Once the trustees of a larger charity have followed steps 1 and 2, above (i.e. determined that the objects of the charity could be carried out more effectively if all or some of the permanent endowment were expended and they have passed a resolution to this effect), they must then send a copy of the resolution to the Commission, together with a statement of the trustees' reasons for passing it.

The Commission has three months to decide, after having taken various factors into account, whether or not it will concur with the trustees' decision to spend the permanent endowment asset.

Functional or investment permanent endowment property?

The Commission makes a distinction between functional permanent endowment and investment permanent endowment in relation to the ability of the trustees to use the new statutory power. In its guidance entitled Permanent Endowment: What is it and when can it be spent, available on its website (www.charitycommission.gov.uk), the Commission takes the view that generally the statutory power to spend permanent endowment will only apply to permanent endowment assets held as investment and not as functional assets unless there is a power, express or implied, to dispose of functional permanent endowment and not to replace it.

It appears that the only circumstance in which the Commission considers that the statutory power could be used is where trustees propose to sell functional permanent endowment while preserving the purpose of the trusts relating to that asset. This might be the case where, for example, in relation to the sale of permanently endowed land, the proceeds of sale could be regarded as investment permanent endowment to generate an income to be applied for the maintenance and upkeep of any retained permanently endowed land.

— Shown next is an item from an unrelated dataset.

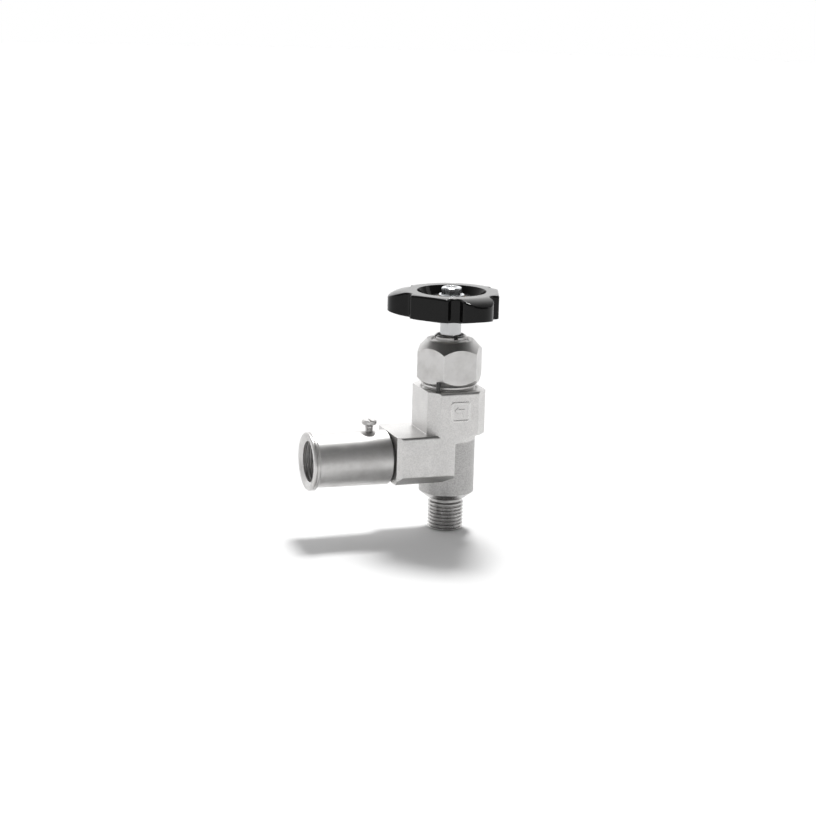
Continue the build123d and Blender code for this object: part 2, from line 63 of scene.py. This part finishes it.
# ---------------------------------------------------------------- node trees
def new_material(name):
    """An empty node material, its tree and its Principled shader."""
    material = bpy.data.materials.new(name)
    material.use_nodes = True
    tree = material.node_tree
    return material, tree, tree.nodes["Principled BSDF"]


def add(tree, kind, inputs=None, **settings):
    """Adds a node. A socket among the inputs is linked, and any other value is set on the input."""
    node = tree.nodes.new(kind)
    for key, value in settings.items():
        setattr(node, key, value)
    for key, value in (inputs or {}).items():
        if isinstance(value, bpy.types.NodeSocket):
            tree.links.new(value, node.inputs[key])
        else:
            node.inputs[key].default_value = value
    return node


def position(tree):
    """The surface point in the piece's own coordinates, so that its grain moves with it."""
    return add(tree, "ShaderNodeTexCoord").outputs["Object"]


def stretched(tree, scale):
    """The surface point with each axis scaled on its own, for grain that runs one way."""
    inputs = {"Vector": position(tree), "Scale": scale}
    return add(tree, "ShaderNodeMapping", inputs).outputs["Vector"]


def noise(tree, vector, scale, detail=3.0, roughness=0.55):
    """Noise from 0 to 1."""
    inputs = {"Vector": vector, "Scale": scale, "Detail": detail, "Roughness": roughness}
    return add(tree, "ShaderNodeTexNoise", inputs).outputs["Fac"]


def remap(tree, value, low, high, to_low, to_high):
    """A value moved from one range to another, and held within it."""
    inputs = {"Value": value, "From Min": low, "From Max": high}
    inputs |= {"To Min": to_low, "To Max": to_high}
    return add(tree, "ShaderNodeMapRange", inputs).outputs["Result"]


def math(tree, operation, a, b):
    """One arithmetic step."""
    return add(tree, "ShaderNodeMath", {0: a, 1: b}, operation=operation).outputs["Value"]


def mix_colour(tree, factor, a, b):
    """A blend of two colours."""
    return add(tree, "ShaderNodeMix", {0: factor, 6: a, 7: b}, data_type="RGBA").outputs[2]


def mix_value(tree, factor, a, b):
    """A blend of two numbers."""
    return add(tree, "ShaderNodeMix", {0: factor, 2: a, 3: b}).outputs[0]


def bump(tree, height, distance, strength=1.0, normal=None):
    """A bumped normal. The height runs from 0 to 1, and distance is its depth in metres."""
    inputs = {"Height": height, "Distance": distance, "Strength": strength}
    if normal is not None:
        inputs["Normal"] = normal
    return add(tree, "ShaderNodeBump", inputs).outputs["Normal"]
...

The trustees could then resolve, under section 282 of the 2011 Act (and subject to the Commission's approval of the resolution), to expend the capital as well as the income of the sale proceeds for the upkeep and maintenance of the retained permanently endowed land. We have recently worked with a charity to achieve a result along just these lines.

It will be clear from the above that this issue is by no means straightforward and we understand that the Commission is still developing its policy in this area. If charity trustees have functional permanent endowment property that they wish to sell, it would be advisable to approach the Commission at an early stage to seek guidance on whether or not the Commission considers that the new statutory power would apply.

The content of this article is intended to provide a general guide to the subject matter. Specialist advice should be sought about your specific circumstances.